J'ai plaidé à plusieurs reprises auprès des autorités turques pour l'ouverture des frontières. Il est clair cependant qu'un lien très fort a été établi sur cette question avec le règlement du conflit du Haut Karabagh et qu'une avancée dans son règlement aurait un impact décisif sur cette question. Je vous l'ai dit. Je crois aujourd'hui que c'est possible.

S'agissant du génocide arménien perpétré par l'Empire ottoman, l'Europe c'est d'abord un effort de réconciliation, de paix, de respect et d'ouverture aux autres. Un effort qui s'est traduit toujours et partout, par un effort de mémoire. Même si c'est un processus long et difficile, j'ai confiance dans la capacité de la Turquie à mener ce devoir de mémoire à son terme, car l'enjeu c'est l'esprit même de la construction européenne.

QUESTION - Dans quelles circonstances avez-vous été amené à connaître pour la première fois l'Arménie et les Arméniens. Avez-vous des amis arméniens ? Pourriez-vous en citer quelques uns ?

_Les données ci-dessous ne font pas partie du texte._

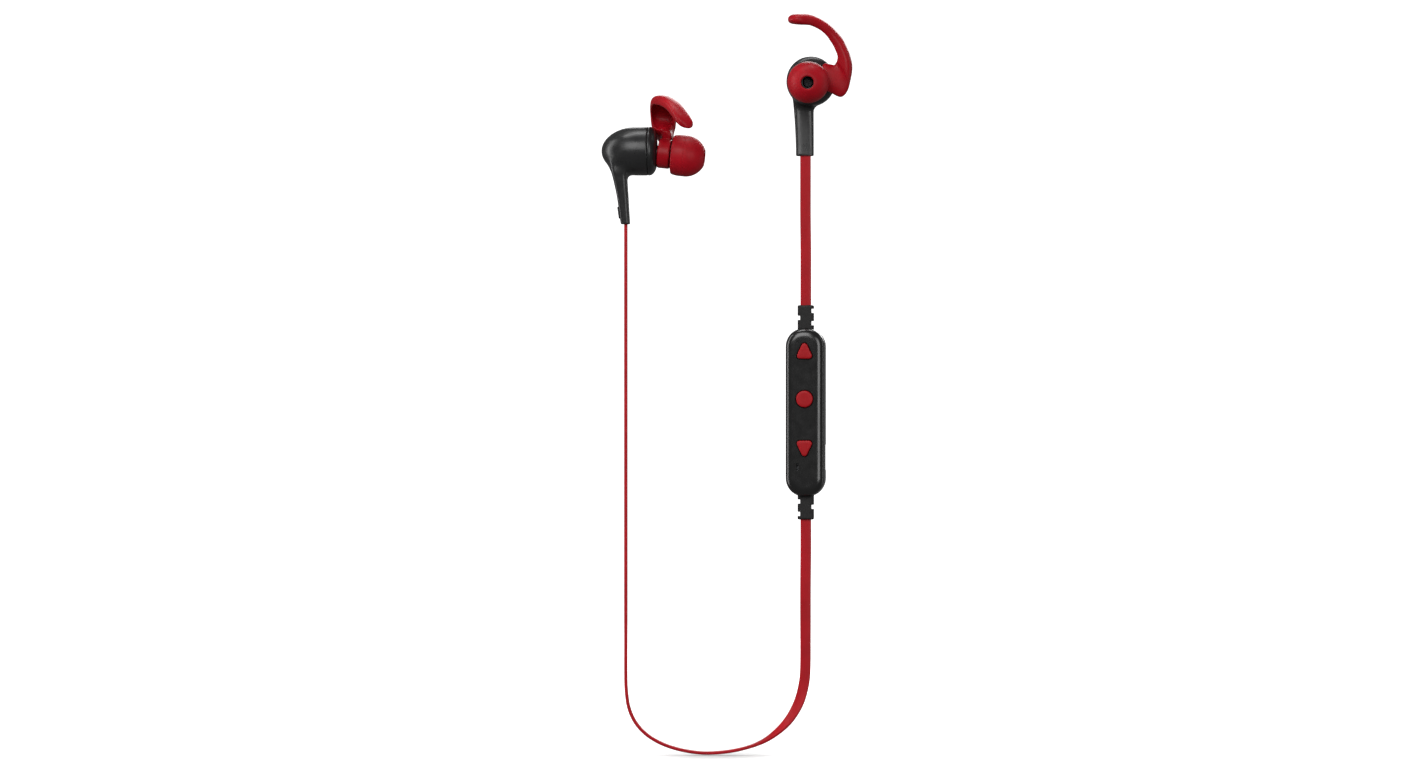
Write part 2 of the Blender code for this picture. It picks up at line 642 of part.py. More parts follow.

LE PRÉSIDENT - Presque un français sur cent à des origines arméniennes ! Dans presque toutes les étapes de ma vie, j'ai rencontré des français d'origine arménienne à l'école, à l'armée ··· plus tard des diplomates, des hommes politiques···

Alors parmi les noms les plus connus, il y a bien sur nos ami Charles Aznavour et Levon SAYAN que je connais depuis très longtemps, mais aussi Iouri Djorkaeff que j'ai rencontré à l'occasion de la coupe du monde de 1998 et qui me fera l'amitié de m'accompagner en Arménie. Vous savez également que l'Arménie est représentée à Paris par un excellent Ambassadeur en la personne d'Edward Nalbandian.

QUESTION - En conclusion, quel serait votre message au moment du lancement de cette année qui va constituer un événement exceptionnel dans l'histoire déjà longue des relations entre l'Arménie et la France ?

LE PRÉSIDENT - "Arménie, mon amie", je forme le vœu que cette année renforce encore l'amitié séculaire entre l'Arménie et la France.

Je forme le vœu que de nombreux français viennent découvrir l'âme de ce pays, de ses paysages, de ses monastères, de sa culture et de sa convivialité.

Je forme le vœu que notre amitié contribue à permettre aux espoirs des Arméniennes et des Arméniens de se réaliser.